Create repeated k-fold or train/validation/test partitions with controlled random seeds.

Accessible API

Load datasets as pandas DataFrames and integrate them directly into ML pipelines.

Framework overview#

The SynRXN pipeline separates the data lifecycle into four practical layers:

Curated assets under Data/<task>/<dataset>.csv.gz.
Versioned distribution through Zenodo records, GitHub releases, or exact Git commits.
Reusable utilities for loading, caching, manifest handling, and splitting.
Task-specific evaluation for mapping, classification, property, rebalancing, and synthesis workflows.

Benchmark collections#

RBL Reaction rebalancing

Recover chemically balanced reactions when reactants, products, solvents, catalysts, or auxiliary species are missing.

AAM Atom-to-atom mapping

Evaluate predicted atom correspondences against curated, rule-based, or consensus reference mappings.

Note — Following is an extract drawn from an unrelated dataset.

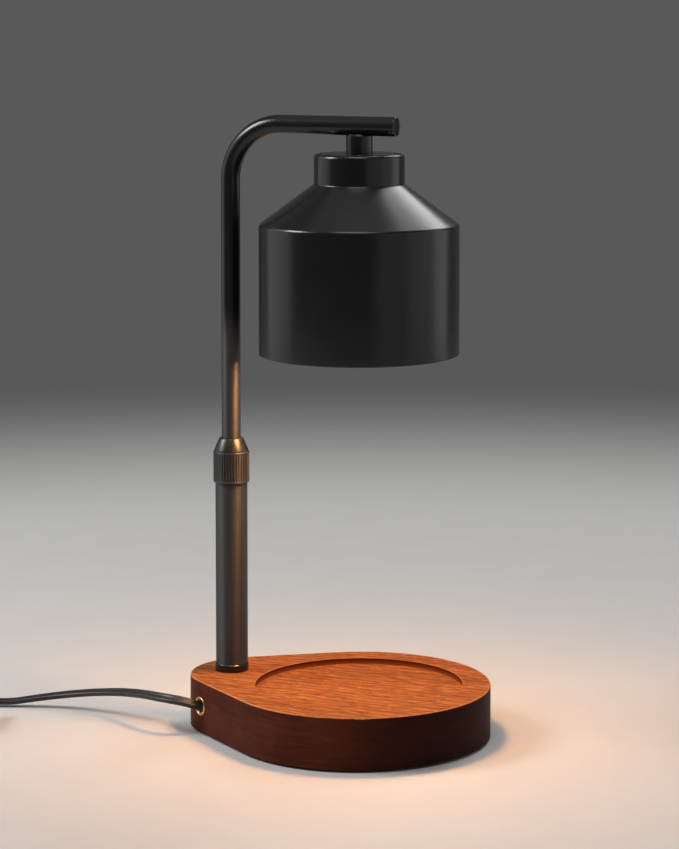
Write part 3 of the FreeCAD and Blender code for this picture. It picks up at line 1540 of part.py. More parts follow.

CLS Reaction classification

Assign reaction classes, named-reaction labels, template identifiers, or hierarchical enzyme annotations.

PROP Property prediction

Model kinetic, thermodynamic, and experimental reaction properties such as barriers, enthalpies, rates, yields, and free energies.

SYN Synthesis prediction

Support forward synthesis, retrosynthesis, reagent prediction, condition recommendation, and reaction-center identification.

MECH Mechanism prediction

TODO: add datasets for elementary steps, intermediates, and mechanistic pathways.

Quick example#

Install SynRXN, load a released classification benchmark, and inspect the first records:

pip install synrxn

from pathlib import Path
from synrxn.data import DataLoader

loader = DataLoader(
    task="classification",
    source="zenodo",
    version="1.0.0",
    cache_dir=Path("~/.cache/synrxn").expanduser(),
)

print(loader.available_names())
df = loader.load("schneider_b")
print(df.head())

Citation#

If you use SynRXN in published work, cite the primary data descriptor and the exact Zenodo version used for your data archive.

@article{phan2026synrxn,
  title = {SynRXN: An Open Benchmark and Curated Dataset for Computational Reaction Modeling},
  author = {Phan, Tieu-Long and Nguyen Song, Nhu-Ngoc and Stadler, Peter F.},
  journal = {Scientific Data},
  volume = {13},
  pages = {625},
  year = {2026},
  doi = {10.1038/s41597-026-07260-w},
  url = {https://www.nature.com/articles/s41597-026-07260-w}
}